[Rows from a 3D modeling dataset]

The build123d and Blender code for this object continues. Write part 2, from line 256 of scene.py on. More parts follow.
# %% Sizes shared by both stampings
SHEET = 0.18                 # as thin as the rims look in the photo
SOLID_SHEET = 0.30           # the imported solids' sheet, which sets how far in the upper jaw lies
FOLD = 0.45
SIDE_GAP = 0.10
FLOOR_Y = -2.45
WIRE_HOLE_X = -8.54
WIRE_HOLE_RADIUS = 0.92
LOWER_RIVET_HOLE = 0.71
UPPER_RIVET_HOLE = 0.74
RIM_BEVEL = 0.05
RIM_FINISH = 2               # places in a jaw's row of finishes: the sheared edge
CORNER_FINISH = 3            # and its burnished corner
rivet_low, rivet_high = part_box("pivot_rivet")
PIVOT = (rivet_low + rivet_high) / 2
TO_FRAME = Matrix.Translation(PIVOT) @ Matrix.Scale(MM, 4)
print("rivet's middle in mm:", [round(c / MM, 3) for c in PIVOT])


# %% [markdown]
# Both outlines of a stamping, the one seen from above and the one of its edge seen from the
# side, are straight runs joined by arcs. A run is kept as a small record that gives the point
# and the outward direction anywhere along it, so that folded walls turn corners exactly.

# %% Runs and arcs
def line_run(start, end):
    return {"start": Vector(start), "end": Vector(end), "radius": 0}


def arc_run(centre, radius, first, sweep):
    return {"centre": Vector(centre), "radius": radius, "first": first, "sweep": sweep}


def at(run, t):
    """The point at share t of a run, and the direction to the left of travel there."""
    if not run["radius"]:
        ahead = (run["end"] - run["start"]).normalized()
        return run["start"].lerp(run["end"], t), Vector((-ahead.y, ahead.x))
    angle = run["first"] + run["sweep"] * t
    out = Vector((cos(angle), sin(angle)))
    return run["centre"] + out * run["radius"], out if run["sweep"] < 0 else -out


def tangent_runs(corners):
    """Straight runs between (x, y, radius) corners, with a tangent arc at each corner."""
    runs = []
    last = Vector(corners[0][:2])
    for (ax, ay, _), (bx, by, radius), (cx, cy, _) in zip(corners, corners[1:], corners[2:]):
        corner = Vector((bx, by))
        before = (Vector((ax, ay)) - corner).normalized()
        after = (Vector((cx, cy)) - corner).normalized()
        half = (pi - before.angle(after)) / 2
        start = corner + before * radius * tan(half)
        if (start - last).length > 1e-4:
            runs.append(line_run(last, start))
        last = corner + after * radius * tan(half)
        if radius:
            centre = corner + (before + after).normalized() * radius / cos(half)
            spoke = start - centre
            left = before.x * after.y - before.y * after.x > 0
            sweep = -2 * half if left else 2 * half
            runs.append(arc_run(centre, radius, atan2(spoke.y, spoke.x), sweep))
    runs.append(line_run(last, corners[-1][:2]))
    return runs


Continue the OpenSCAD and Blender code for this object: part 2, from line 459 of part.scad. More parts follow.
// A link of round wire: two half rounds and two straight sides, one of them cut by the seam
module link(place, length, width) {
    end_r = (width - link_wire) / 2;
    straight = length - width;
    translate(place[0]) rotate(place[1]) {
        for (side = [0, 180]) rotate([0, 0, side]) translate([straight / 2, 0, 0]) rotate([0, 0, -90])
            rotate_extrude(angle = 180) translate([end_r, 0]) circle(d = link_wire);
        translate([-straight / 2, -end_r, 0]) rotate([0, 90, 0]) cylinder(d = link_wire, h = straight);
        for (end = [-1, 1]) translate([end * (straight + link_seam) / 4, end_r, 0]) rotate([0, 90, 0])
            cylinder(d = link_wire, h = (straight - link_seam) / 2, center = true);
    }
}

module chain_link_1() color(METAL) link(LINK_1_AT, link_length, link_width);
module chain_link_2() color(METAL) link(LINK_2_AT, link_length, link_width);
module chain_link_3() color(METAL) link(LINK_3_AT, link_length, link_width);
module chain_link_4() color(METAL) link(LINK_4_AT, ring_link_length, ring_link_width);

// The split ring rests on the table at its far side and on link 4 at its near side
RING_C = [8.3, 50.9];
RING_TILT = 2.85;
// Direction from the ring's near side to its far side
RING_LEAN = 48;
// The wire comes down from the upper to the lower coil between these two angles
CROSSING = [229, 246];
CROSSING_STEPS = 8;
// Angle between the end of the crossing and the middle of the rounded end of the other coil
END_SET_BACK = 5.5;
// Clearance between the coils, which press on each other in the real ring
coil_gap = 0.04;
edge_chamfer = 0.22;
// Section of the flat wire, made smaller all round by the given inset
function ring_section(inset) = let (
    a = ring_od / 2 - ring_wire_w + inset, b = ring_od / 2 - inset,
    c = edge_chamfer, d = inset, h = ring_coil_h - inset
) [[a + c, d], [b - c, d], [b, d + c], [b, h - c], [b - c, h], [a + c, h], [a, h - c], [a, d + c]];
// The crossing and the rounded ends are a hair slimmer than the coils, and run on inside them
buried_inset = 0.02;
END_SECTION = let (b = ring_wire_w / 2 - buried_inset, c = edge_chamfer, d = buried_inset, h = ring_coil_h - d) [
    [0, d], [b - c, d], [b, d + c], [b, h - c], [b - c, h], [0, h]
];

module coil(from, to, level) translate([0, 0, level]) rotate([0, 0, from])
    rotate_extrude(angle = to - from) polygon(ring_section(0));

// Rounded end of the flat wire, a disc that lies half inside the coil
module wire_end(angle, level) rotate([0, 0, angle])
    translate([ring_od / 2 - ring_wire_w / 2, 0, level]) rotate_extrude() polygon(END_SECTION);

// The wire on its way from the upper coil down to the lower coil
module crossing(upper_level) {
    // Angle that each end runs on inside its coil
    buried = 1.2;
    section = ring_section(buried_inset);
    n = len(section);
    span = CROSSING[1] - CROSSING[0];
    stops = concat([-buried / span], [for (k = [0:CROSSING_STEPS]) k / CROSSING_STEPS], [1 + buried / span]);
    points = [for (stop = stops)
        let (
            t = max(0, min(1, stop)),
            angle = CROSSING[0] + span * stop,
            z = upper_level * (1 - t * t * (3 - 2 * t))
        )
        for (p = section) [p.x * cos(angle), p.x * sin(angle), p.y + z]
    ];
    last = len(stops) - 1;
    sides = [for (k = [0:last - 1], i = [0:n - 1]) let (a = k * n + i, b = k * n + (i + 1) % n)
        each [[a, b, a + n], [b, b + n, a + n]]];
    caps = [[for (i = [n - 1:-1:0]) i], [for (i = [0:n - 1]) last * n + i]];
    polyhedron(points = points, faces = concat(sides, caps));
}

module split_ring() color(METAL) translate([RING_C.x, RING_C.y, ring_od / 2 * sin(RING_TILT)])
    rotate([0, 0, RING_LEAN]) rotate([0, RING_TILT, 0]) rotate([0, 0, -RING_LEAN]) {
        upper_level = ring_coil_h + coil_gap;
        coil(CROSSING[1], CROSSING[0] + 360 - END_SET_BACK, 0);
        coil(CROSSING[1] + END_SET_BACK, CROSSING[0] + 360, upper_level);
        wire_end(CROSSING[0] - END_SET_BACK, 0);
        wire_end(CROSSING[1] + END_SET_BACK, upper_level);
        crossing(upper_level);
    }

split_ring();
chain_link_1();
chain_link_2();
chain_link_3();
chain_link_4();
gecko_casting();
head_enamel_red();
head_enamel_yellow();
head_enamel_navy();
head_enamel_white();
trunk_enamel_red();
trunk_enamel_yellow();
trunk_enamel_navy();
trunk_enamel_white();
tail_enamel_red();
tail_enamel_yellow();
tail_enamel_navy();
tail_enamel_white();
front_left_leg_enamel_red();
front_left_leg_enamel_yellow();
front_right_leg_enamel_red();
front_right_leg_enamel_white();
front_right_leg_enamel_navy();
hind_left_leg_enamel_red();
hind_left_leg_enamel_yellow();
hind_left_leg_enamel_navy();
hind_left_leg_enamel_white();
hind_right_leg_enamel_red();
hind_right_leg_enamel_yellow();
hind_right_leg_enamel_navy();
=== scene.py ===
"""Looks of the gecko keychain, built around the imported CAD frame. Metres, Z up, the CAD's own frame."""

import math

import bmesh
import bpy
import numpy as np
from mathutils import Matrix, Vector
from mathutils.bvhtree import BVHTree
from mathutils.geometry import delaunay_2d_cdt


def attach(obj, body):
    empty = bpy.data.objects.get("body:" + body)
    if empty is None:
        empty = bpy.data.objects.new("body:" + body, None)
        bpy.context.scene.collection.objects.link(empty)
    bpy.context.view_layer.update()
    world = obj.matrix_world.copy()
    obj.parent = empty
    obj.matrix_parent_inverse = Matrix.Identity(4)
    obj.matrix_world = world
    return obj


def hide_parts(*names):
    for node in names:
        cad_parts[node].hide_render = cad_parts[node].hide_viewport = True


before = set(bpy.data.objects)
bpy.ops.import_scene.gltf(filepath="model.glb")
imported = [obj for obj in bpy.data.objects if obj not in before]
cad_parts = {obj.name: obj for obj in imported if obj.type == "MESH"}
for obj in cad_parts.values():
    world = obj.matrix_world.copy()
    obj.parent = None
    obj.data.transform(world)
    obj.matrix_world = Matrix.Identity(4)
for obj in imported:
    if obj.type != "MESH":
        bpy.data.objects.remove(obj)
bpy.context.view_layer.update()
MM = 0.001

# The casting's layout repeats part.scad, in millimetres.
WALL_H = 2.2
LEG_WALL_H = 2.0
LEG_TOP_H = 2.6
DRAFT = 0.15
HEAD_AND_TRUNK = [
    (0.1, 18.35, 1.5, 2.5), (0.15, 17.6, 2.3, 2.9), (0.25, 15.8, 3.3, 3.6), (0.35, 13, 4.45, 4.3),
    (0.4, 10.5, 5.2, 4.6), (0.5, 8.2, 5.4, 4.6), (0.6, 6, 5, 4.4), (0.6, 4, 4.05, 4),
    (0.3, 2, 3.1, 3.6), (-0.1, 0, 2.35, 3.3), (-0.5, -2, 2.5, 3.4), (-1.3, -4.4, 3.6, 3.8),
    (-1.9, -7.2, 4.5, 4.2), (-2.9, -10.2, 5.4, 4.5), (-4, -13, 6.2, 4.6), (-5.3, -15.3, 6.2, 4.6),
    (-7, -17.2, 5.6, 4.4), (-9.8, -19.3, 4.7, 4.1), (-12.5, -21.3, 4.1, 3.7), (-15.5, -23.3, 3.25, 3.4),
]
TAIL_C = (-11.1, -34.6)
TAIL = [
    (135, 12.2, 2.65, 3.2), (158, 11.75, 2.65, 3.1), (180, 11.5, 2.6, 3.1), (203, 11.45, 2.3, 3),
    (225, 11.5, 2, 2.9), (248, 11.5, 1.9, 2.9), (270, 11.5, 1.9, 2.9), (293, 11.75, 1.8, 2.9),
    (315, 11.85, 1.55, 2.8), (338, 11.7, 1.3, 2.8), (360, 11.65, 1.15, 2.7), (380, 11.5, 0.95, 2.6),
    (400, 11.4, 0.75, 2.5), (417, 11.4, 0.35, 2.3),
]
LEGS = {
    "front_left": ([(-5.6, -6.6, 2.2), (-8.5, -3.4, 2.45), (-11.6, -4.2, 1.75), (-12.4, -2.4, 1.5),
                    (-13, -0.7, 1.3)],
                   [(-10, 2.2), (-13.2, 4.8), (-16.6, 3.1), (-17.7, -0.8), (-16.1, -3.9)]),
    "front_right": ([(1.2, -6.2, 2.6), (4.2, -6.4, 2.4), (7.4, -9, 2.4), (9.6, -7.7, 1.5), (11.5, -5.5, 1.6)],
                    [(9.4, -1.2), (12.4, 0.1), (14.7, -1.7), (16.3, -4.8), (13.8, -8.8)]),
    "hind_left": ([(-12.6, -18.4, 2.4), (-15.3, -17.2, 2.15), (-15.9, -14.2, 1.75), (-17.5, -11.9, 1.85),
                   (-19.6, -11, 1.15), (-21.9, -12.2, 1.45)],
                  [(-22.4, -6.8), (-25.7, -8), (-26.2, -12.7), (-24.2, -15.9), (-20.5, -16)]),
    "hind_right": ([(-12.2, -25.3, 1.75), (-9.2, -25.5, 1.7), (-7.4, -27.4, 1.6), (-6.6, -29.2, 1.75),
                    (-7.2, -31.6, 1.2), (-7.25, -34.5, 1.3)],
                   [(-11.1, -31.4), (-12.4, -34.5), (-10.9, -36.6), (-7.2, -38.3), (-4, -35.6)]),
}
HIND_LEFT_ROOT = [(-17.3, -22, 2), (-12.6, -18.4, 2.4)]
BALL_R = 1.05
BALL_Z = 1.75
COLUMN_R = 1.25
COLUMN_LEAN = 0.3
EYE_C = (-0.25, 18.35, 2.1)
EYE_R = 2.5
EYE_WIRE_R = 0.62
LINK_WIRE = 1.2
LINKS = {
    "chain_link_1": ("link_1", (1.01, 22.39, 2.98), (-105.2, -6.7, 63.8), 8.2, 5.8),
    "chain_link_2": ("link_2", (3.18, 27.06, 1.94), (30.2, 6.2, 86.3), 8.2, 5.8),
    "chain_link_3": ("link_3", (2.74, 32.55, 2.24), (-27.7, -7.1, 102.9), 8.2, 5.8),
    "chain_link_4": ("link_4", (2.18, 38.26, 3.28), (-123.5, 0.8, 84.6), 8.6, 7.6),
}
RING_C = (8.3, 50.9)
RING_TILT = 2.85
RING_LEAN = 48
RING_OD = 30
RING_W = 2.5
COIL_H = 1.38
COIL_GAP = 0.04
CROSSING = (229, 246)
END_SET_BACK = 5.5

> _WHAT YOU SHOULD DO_
Only the lines from the one containing "split_ring();" through the one containing "obj.matrix_parent_inverse = Matrix.Identity(4)" are to be reproduced, exactly as they appear.

> _WRITTEN RESPONSE_
split_ring();
chain_link_1();
chain_link_2();
chain_link_3();
chain_link_4();
gecko_casting();
head_enamel_red();
head_enamel_yellow();
head_enamel_navy();
head_enamel_white();
trunk_enamel_red();
trunk_enamel_yellow();
trunk_enamel_navy();
trunk_enamel_white();
tail_enamel_red();
tail_enamel_yellow();
tail_enamel_navy();
tail_enamel_white();
front_left_leg_enamel_red();
front_left_leg_enamel_yellow();
front_right_leg_enamel_red();
front_right_leg_enamel_white();
front_right_leg_enamel_navy();
hind_left_leg_enamel_red();
hind_left_leg_enamel_yellow();
hind_left_leg_enamel_navy();
hind_left_leg_enamel_white();
hind_right_leg_enamel_red();
hind_right_leg_enamel_yellow();
hind_right_leg_enamel_navy();
=== scene.py ===
"""Looks of the gecko keychain, built around the imported CAD frame. Metres, Z up, the CAD's own frame."""

import math

import bmesh
import bpy
import numpy as np
from mathutils import Matrix, Vector
from mathutils.bvhtree import BVHTree
from mathutils.geometry import delaunay_2d_cdt


def attach(obj, body):
    empty = bpy.data.objects.get("body:" + body)
    if empty is None:
        empty = bpy.data.objects.new("body:" + body, None)
        bpy.context.scene.collection.objects.link(empty)
    bpy.context.view_layer.update()
    world = obj.matrix_world.copy()
    obj.parent = empty
    obj.matrix_parent_inverse = Matrix.Identity(4)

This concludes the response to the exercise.